Seksenli yıllara kadar bile öğrenciler derslerdeki yazılı sınavlar hariç, bu denli bir sınav esaretine maruz bırakılmamıştı. Ancak daha sonra aşama aşama hayatımız değişti. Özal iktidarı ile başlayan liberalleşme ve sonraki yıllarda küreselleşmeyle gelen değişimler tüm alanlarda kendini hissettirdi.
Öncesinde bir inşaat ustası bile o günkü koşullarda/standartlarda evinin geçimini sağlayabiliyordu. Sonraları her şey zorlaştı. İş bulmak, iş bulsa bile geçinebileceği bir ücret alabilmek, üniversiteye yerleşmek, üniversiteyi bitirince işe girebilmek, iyi liselere hatta iyi ilkokullara kayıt yaptırabilmek de daha zor ve talep edilir hale geldi.

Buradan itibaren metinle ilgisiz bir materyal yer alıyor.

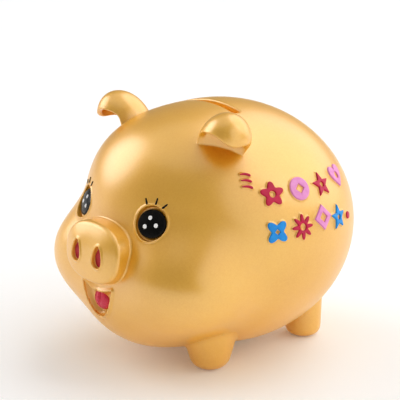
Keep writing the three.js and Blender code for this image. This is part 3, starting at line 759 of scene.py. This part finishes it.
def new_material(name, color, roughness, metallic=0.0, **sockets):
    material = bpy.data.materials.new(name)
    material.use_nodes = True
    shader = material.node_tree.nodes["Principled BSDF"]
    shader.inputs["Base Color"].default_value = (*color, 1)
    shader.inputs["Roughness"].default_value = roughness
    shader.inputs["Metallic"].default_value = metallic
    for socket, value in sockets.items():
        shader.inputs[socket.replace("_", " ")].default_value = value
    return material, material.node_tree.nodes, material.node_tree.links, shader


def noise(nodes, links, coordinates, scale, detail=3.0, roughness=0.55):
    node = nodes.new("ShaderNodeTexNoise")
    node.inputs["Scale"].default_value = scale
    node.inputs["Detail"].default_value = detail
    node.inputs["Roughness"].default_value = roughness
    links.new(coordinates, node.inputs["Vector"])
    return node.outputs["Fac"]


def mapped(nodes, links, value, from_low, from_high, to_low, to_high):
    node = nodes.new("ShaderNodeMapRange")
    ends = {"From Min": from_low, "From Max": from_high, "To Min": to_low, "To Max": to_high}
    for socket, number in ends.items():
        node.inputs[socket].default_value = number
    links.new(value, node.inputs["Value"])
    return node.outputs["Result"]


def mixed_color(nodes, links, factor, first, second):
    node = nodes.new("ShaderNodeMix")
    node.data_type = "RGBA"
    links.new(factor, node.inputs["Factor"])
    for socket, value in (("A", first), ("B", second)):
        target = [s for s in node.inputs if s.name == socket and s.type == "RGBA"][0]
        if isinstance(value, tuple):
            target.default_value = (*value, 1)
        else:
            links.new(value, target)
    return [s for s in node.outputs if s.type == "RGBA"][0]


def bumped(nodes, links, shader, height, strength, distance):
    node = nodes.new("ShaderNodeBump")
    node.inputs["Strength"].default_value = strength
    node.inputs["Distance"].default_value = distance
    links.new(height, node.inputs["Height"])
    links.new(node.outputs["Normal"], shader.inputs["Normal"])


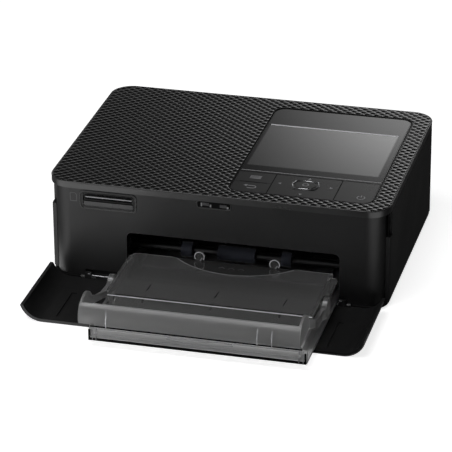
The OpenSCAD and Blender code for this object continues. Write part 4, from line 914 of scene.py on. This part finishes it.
# %% Lip of the flap
LIP = 0.38
LIP_BACK = -70.0
flap_low, flap_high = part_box("front_flap")
lip_y = flap_low[1] / MM - CASE_BACK + LIP * 0.6
lip_top = flap_high[2] / MM - LIP * 0.6
lip_radius = CASE_CORNER - LIP * 0.6
corner_x, corner_z = CASE_HALF_W - CASE_CORNER, flap_low[2] / MM + CASE_CORNER
rise = math.degrees(math.asin(min(1.0, (corner_z - lip_top) / lip_radius)))
left_curl = arc((-corner_x, corner_z), lip_radius, 180 + rise, 270, 12)
right_curl = arc((corner_x, corner_z), lip_radius, 270, 360 - rise, 12)
lip_path = [(x, lip_y, z) for x, z in left_curl + right_curl]
lip_path = [(lip_path[0][0], LIP_BACK, lip_top)] + lip_path + [(lip_path[-1][0], LIP_BACK, lip_top)]
# The lip's paler grey is partly a painted highlight.
bead("flap_lip", lip_path, 0.0, LIP, "painted_light_grey", "flap", closed=False)
print("flap lip:", len(lip_path), "points, top at", round(lip_top, 1), "mm")

# %% [markdown]
# The back isn't in the photograph. It gets what such a printer needs there: a lip round the slot where the
# paper runs out and back, a ring round the power inlet with the usual sign for direct current over it, and
# a frame round the data socket.

# %% Lips and sign of the back
BACK = 66.5


def back_ring(name, x, z, half_x, half_z, corner, radius):
    ring = rounded_outline(half_x, half_z, corner, 6, (x, z))
    return bead(name, [(px, BACK, pz) for px, pz in ring], 0.0, radius, "rim_black")


dashes = [bar((x, x + 1.2), (21.2, 21.6)) for x in (-72.4, -70.6, -68.8)]
back_pieces = [
    back_ring("paper_slot_lip", 9.0, 24.25, 54.2, 3.9, 1.2, 0.45),
    back_ring("inlet_ring", -70.0, 13.7, 4.7, 4.7, 4.6, 0.40),
    back_ring("data_socket_frame", -52.0, 12.7, 5.2, 2.3, 0.8, 0.30),
    slab("inlet_sign", [bar((-72.4, -67.6), (22.2, 22.6))] + dashes, 0, "sign_and_highlight_grey",
         flip=lambda x, z, high: (x, BACK + high, z)),
]
print("back pieces:", len(back_pieces))

# %% [markdown]
# The studio is a pale floor that runs far enough to meet a pale world. Only rays straight from the camera,
# or through a clear piece, see it so. Glossy rays are left out of that on purpose, and so are all others: a
# black glossy thing shows mostly what it mirrors, and they see an uneven room. It is nearly black overhead
# and at the right, pale low behind with a dimmer glow over that at the left, and faint at the left side.
# Its floor is pale at the front left, falls to nearly black at the right, is pale again off the right front
# corner, and is dark beside the case at the left. For these rays the floor glows, so it also puts some
# light on the printer.

# %% Floor and world
SEEN_WHITE = 1.0
SKY_DARK = 0.02
FLOOR_GREY, FLOOR_LIFT, FLOOR_GLOW = 0.80, 0.80, 0.95
# how pale the floor mirrors, along x from 150 mm left of the frame's zero to 150 mm right of it
FLOOR_REACH = 0.15
FLOOR_TONES = [(0.0, 1.0), (0.20, 1.0), (0.30, 0.75), (0.37, 0.36), (0.49, 0.22), (0.60, 0.14), (0.67, 0.03),
               (0.80, 0.03)]
CARD_TONE = 0.10


def seen_ray(tree):
    """1 for rays straight from the camera or through a clear piece, 0 for glossy and all other rays."""
    path = tree.nodes.new("ShaderNodeLightPath").outputs
    return calc(tree, "MAXIMUM", path["Is Camera Ray"], path["Is Transmission Ray"])


def make_world():
    world = bpy.data.worlds.new("pale_room")
    world.use_nodes = True
    tree = world.node_tree
    tree.nodes.clear()
    x, y, z = split_xyz(tree, tree.nodes.new("ShaderNodeTexCoord").outputs["Generated"])
    behind = smooth_ramp(tree, y, 0.2, 0.8)
    glow = calc(tree, "MULTIPLY", smooth_ramp(tree, z, 0.66, 0.36),
                smooth_ramp(tree, x, -0.15, -0.7, 0.05, 0.40))
    backdrop = smooth_ramp(tree, z, 0.34, 0.12, 0.0, 0.5)
    back = calc(tree, "MULTIPLY", behind, calc(tree, "MAXIMUM", glow, backdrop))
    left = calc(tree, "MULTIPLY", smooth_ramp(tree, x, -0.3, -0.95), 0.16)
    mirrored = calc(tree, "MAXIMUM", calc(tree, "MAXIMUM", back, left), SKY_DARK)
    level = mix_value(tree, seen_ray(tree), mirrored, SEEN_WHITE)
    sky = add_node(tree, "ShaderNodeBackground", {"Color": (1, 1, 1, 1), "Strength": level})
    add_node(tree, "ShaderNodeOutputWorld", {"Surface": sky.outputs[0]})
    bpy.context.scene.world = world
    return world


def make_floor(half=6.0):
    mesh = bpy.data.meshes.new("studio_floor")
    corners = [(-half, -half, 0), (half, -half, 0), (half, half, 0), (-half, half, 0)]
    mesh.from_pydata(corners, [], [(0, 1, 2, 3)])
    floor = add_object("studio_floor", mesh)
    material, tree, shader = new_material("floor_paper")
    seen = seen_ray(tree)
    x, y, _ = split_xyz(tree, object_place(tree))
    tones = add_node(tree, "ShaderNodeValToRGB", {"Fac": ramp(tree, x, -FLOOR_REACH, FLOOR_REACH)})
    stops = tones.color_ramp
    stops.interpolation = "EASE"
    while len(stops.elements) < len(FLOOR_TONES):
        stops.elements.new(0.5)
    for stop, (spot, tone) in zip(stops.elements, FLOOR_TONES):
        stop.position, stop.color = spot, (tone, tone, tone, 1)
    corner = calc(tree, "MULTIPLY", smooth_ramp(tree, x, 0.092, 0.115, 0.0, 0.75),
                  smooth_ramp(tree, y, CASE_BACK * MM - 0.075, CASE_BACK * MM - 0.105))
    left_card = calc(tree, "MULTIPLY", smooth_ramp(tree, x, -0.105, -0.125),
                     smooth_ramp(tree, y, CASE_BACK * MM - 0.115, CASE_BACK * MM - 0.075))
    left_tone = calc(tree, "SUBTRACT", 1.0, calc(tree, "MULTIPLY", left_card, 1.0 - CARD_TONE))
    pale = calc(tree, "MULTIPLY", calc(tree, "MAXIMUM", tones.outputs["Color"], corner), left_tone)
    feed(tree, shader, {
        "Base Color": mix_value(tree, seen, pale, FLOOR_GREY),
        "Emission Strength": mix_value(tree, seen, calc(tree, "MULTIPLY", pale, FLOOR_GLOW), FLOOR_LIFT),
        "Emission Color": (1, 1, 1, 1), "Roughness": 0.9, SPECULAR: 0.0})
    mesh.materials.append(material)
    return floor


world, floor = make_world(), make_floor()
print("stage:", world.name, floor.name)

# %% [markdown]
# Three soft boxes light the printer: a wide one overhead, one at the front left for the face of the case,
# and one behind, whose mirror image fades in across the display.

# %% Lamps
def soft_box(name, place, aim, size, level, tall=None, fade=()):
    """A rectangular lamp; level is how bright its face looks, where 1 is white. Each fade is an axis of its
    face and the two places on it, from 0 to 1, between which the light comes up."""
    data = bpy.data.lights.new(name, "AREA")
    data.shape, data.size, data.size_y = "RECTANGLE", size, tall or size
    data.energy = math.pi * size * (tall or size) * level
    if fade:
        data.use_nodes = True
        tree = data.node_tree
        on_face = tree.nodes.new("ShaderNodeNewGeometry").outputs["Parametric"]
        spot = dict(zip("XYZ", split_xyz(tree, on_face)))
        share = 1.0
        for axis, start, end in fade:
            share = calc(tree, "MULTIPLY", smooth_ramp(tree, spot[axis], start, end), share)
        feed(tree, tree.nodes["Emission"], {"Strength": share})
    lamp = add_object(name, data)
    lamp.location = case_point(*place)
    toward = case_point(*aim) - lamp.location
    lamp.rotation_euler = toward.to_track_quat("-Z", "Y").to_euler()
    return lamp


lamps = [
    soft_box("overhead_box", (-200, -600, 1450), (0, -60, 20), 1.0, 4.0, 0.8),
    soft_box("left_box", (-900, -1200, 450), (0, -60, 20), 0.7, 2.0),
    soft_box("back_box", (-50, 1200, 420), (-50, 0, 420), 0.60, 2.0, 0.48,
             fade=[("X", 1.0, 0.52), ("X", 0.0, 0.25), ("Y", 1.0, 0.76), ("Y", 0.0, 0.3)]),
]
print("lamps:", ", ".join(lamp.name for lamp in lamps))

# %% [markdown]
# Last, the colours are shown as they are. The added skin and beads take the dressed model a fraction of a
# millimetre past the CAD model's box.

# %% Colours as they are
bpy.context.scene.view_settings.view_transform = "Standard"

Daha okuma yazmayı öğrenir öğrenmez önüne test koyarak ve sınav stresini yükleyerek çocuğa yaşattığımız zulüm öyle bir hale geldi ki; çocuk; üniversiteyi kazansa; bitirse bile iş bulabilmek için birkaç yıl KPSS denilen canavarla boğuşmak zorunda.

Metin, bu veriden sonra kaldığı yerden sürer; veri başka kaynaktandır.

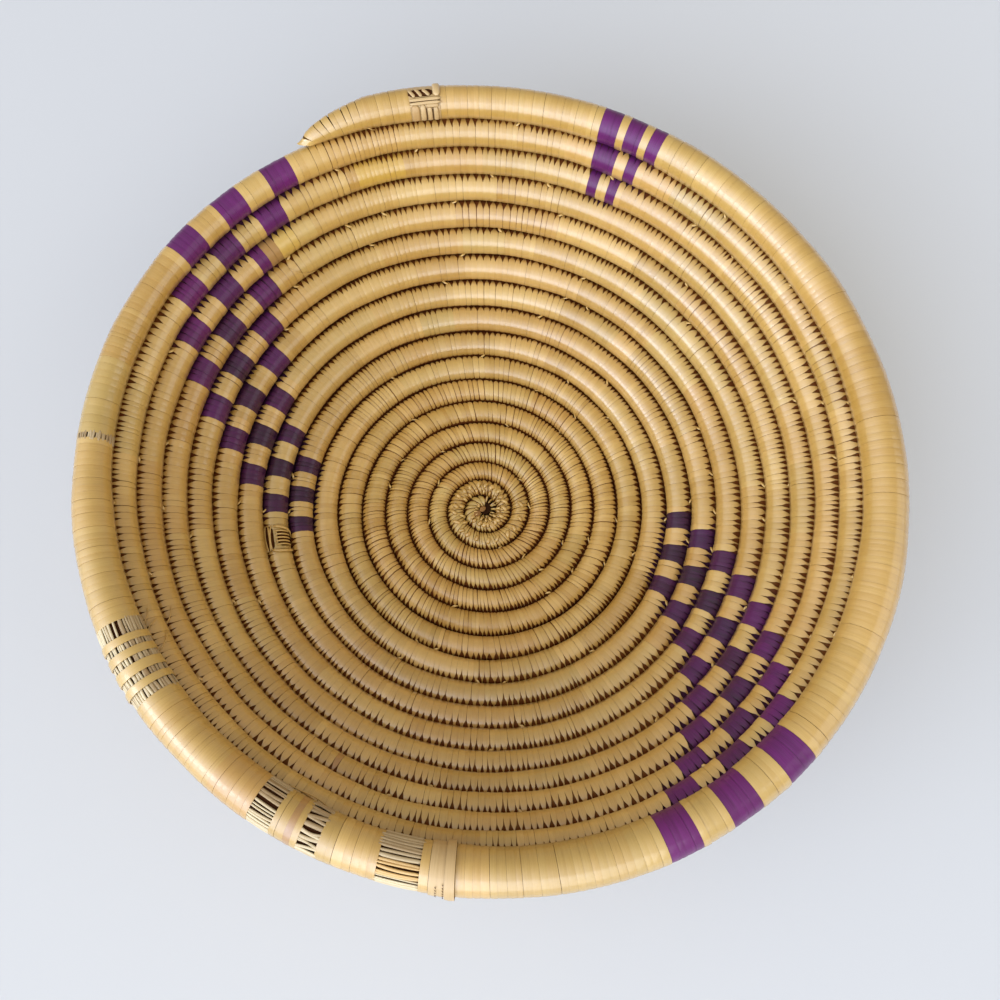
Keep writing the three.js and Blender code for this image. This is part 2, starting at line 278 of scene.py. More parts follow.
spans = [b for blocks in dyed_rows.values() for b in blocks] + windows + [rim_tie, tail_tie]
marks = sorted({t for span in [*spans, *wraps.values()] for t in span})
edges = [marks[0]]
for a, b in zip(marks, marks[1:]):
    count = max(1, round(float(length_at(b) - length_at(a)) / pitch_at((a + b) / 2)))
    ends = np.arange(1, count + 1)
    drift = SWAY * np.sin(2 * math.pi * round(count / SWAY_LENGTH) * ends / count)
    ends = ends + chance.uniform(-UNEVEN, UNEVEN, count) + drift
    ends[-1] = count
    edges.extend(turn_at(between((length_at(a), length_at(b)), ends / count)))
edges = np.array(edges)
stitch_turn = (edges[1:] + edges[:-1]) / 2
stitch_width = edges[1:] - edges[:-1]
stitches = len(stitch_turn)
print(stitches, "stitches of", round(float(np.diff(length_at(edges)).mean()), 2), "mm on average")

# %% [markdown]
# A strand is used up after some stitches and the next is spliced on, so neighbours share a batch.
# Each batch has a tone and a hue of its own and lies more or less tightly packed, and its first stitch is
# paler. Random tones for single stitches alone would look like noise. In the base the stitches are looser
# and differ more. How loose a batch lies also sets the painted shade along its seams, and on the wall the
# seams are narrowest, and their painted shade faintest, on the near side.

# %% Sort the stitches into batches
BATCH_SHORTEST, BATCH_LONGEST = 5, 21
BASE_TURNS = (5.5, 9.0)  # where the base ends and the wall begins
OWN_TONE = (0.4, 1.3)  # how much single stitches differ, on the wall and in the base
BATCH_START_TONE = 1.1
BATCH_HUE, OWN_HUE = 0.9, 0.2
LOOSE_POWER = (3, 0.8)  # on the wall few batches are loose, in the base many
NEAR_SIDE, NEAR_TIGHTER = math.radians(300), 0.6
BASE_LOOSER = 1.5
SEAM = (-0.05, 0.12)  # mm left between neighbours on the crown, where they lie tight and loose
MIDDLE_SEAM, MIDDLE_TURNS = 0.14, (2.0, 4.5)  # more in the first rounds
WIDE_SEAM, WIDE_SEAM_SHARE = 0.2, 0.025
RIM_SEAM, RIM_LOOSENESS = -0.03, 0.2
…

İlkokuldan başlayarak test çözdürmeye, dershaneye, etüt evlerine, özel derslere göndererek insanlıktan çıkarmak için elimizden geleni yaptığımız, el birliğiyle hareketsiz bırakıp doğasından uzaklaştırdığımız, psikolojisini bozduğumuz, onun için aile ve toplum yaşantımızı değiştirdiğimiz ve üniversiteyi bitirse bile bir iş veya elinden tutup yetiştireceğimiz, bilgi ve deneyimlerinin körelmemesi ve değerlendirilmesi için kendisine bir program sunamadığımız çocuklarımızın; yarın ve öbür gün girecekleri sınavı ve bu toplumun bir kısmı için tüm bunlara gerek olmadan memur olabilme mekanizmaları açık iken, bu kitlenin hayat maratonunun doğal olup olmadığını sorgulamamız gerekmiyor mu? Zaten özel sektörde de aynı istihdam sorunu var. Yanlış giden bir şeyler var, bu kesin.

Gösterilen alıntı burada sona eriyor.